Event Section
INDIANS HAVE A TOUGH TASK, CHINESE IMPREGNABLE

 

Mumbai, Sept 11: The Indians will have an onerous task at hand when they engage themselves to take on the best of continental squads in the team events of the Reliance 20th Asian Junior Table Tennis Championships that get underway at the Sardar Vallabhbhai Stadium here from tomorrow.

 

A lot will be at stake for the teams as well as the individuals in fray as only the top-five finishers in the Junior sections will get automatic entry into the World Junior Championships, to be held next year at Shanghai, while it will be an Asian team that will qualify for the World Cadet Champioships to be held in Barbados next year based on the individual perforamnce.

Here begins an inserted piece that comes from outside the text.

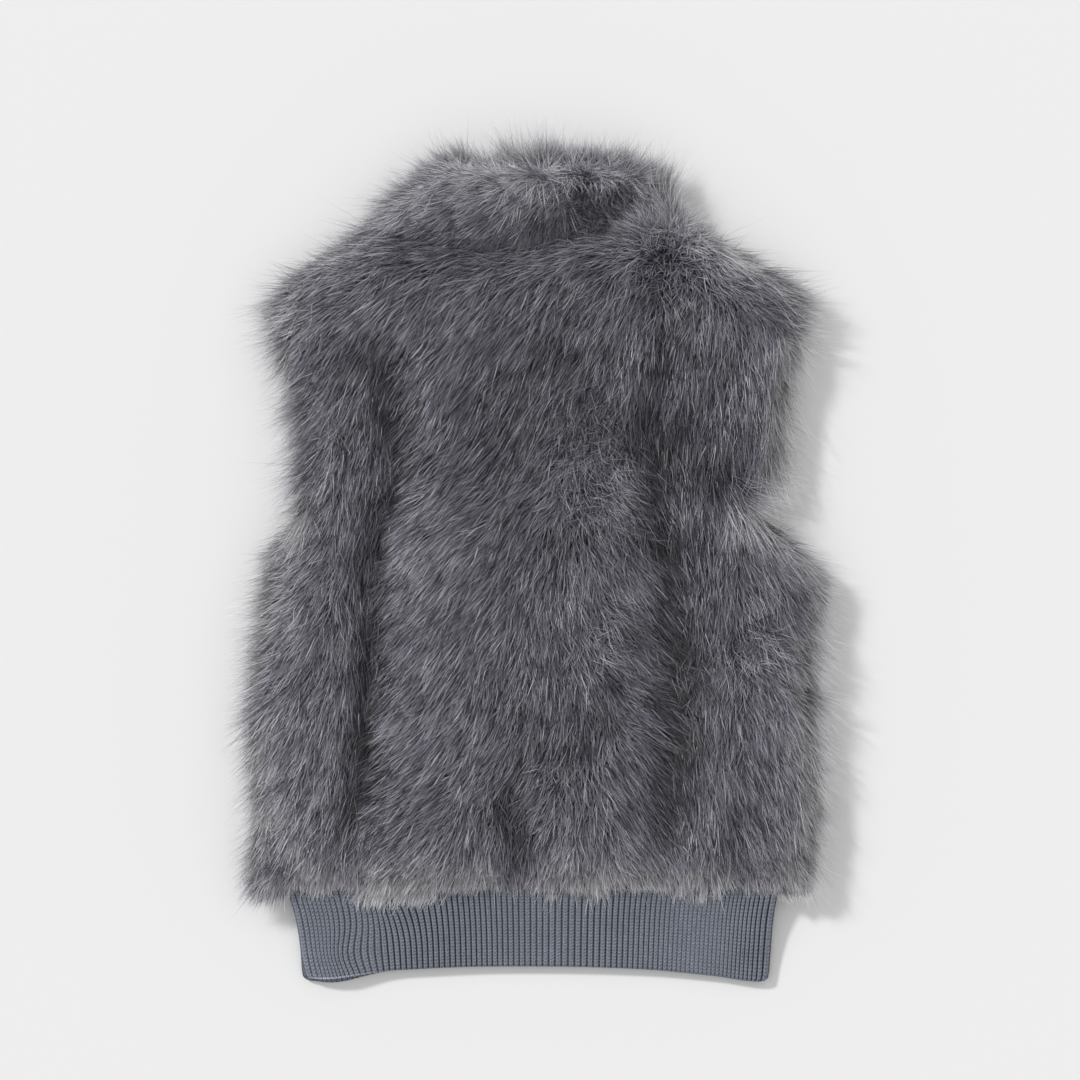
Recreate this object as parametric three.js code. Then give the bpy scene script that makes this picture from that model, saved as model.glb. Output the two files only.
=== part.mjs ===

To make it to the Asian Cadet squad, every paddler in the two sections will have try and put his or her best foot forward.

 

If the draws for the Junior Boys, Junior Girls, Cadet Boys and Cadet Girls were any indication, the Indian boys and girls, at best, can only hope to clear the first stage with two teams from each group making it to Stage 2, the main draw. But even this seems very difficult at this stage at least in two sections.

 

If, in the Junior Boys, the hosts have been drawn in group 2 which has runners-up Japan, Thailand and DPR Korea, in the Junior Girls, they have Singapore and South Korea in their group 2 for company. However, there is some relief of sorts for the Cadet Boys and the Cadet Girls as the Indian boys are set to take on Chinese Taipei and Singapore while their girls will be engaged with top-seed China and Jordan. The hosts, in both the sections, can look forward to making the cut for the main draw.

 

Of course, the Indians have the likes of Abhishek Yadav, the bronze medallist at the Asian Youth Games last year, Sabhay Virmani, a promising youngster along with Utkarsh Gupta and the offensive Lalrin Puia. They can be expeted to take India only some distance.

 

 

 

Similarly, Ayhika Mukherjee, Oishwarya Deb, Shruti Amrute, Naina and Sreeja are capable of turning the tables against the best in business on their day. A cursory look at the team composition suggests that the Cadet Boys and Girls have a better chance of making the knockout stages than the boys and girls in the Junior sections.

 

Top-seeded Chinese, who are also the reigning champions in all four sections, will be the teams that the rest in fray here would want to conquer in the team events. But every squad, including runners-up Japan, in the Junior Boys and Girls sections can only dream about beating the champion sides that have the top four in the world, in both sections, representing them here. The Chinese and the Japanese both junior boys and girls categories will be seen in action only from Stage 2 as they have received first round byes.

 

The team finals will be held on the second day with positional matches pushed to the third day. On the same day the qualification matches for the singles events will also begin. With 11 medals on offer, without a doubt, the Chinese will be going after each one of them, leaving the crumbs to the rest.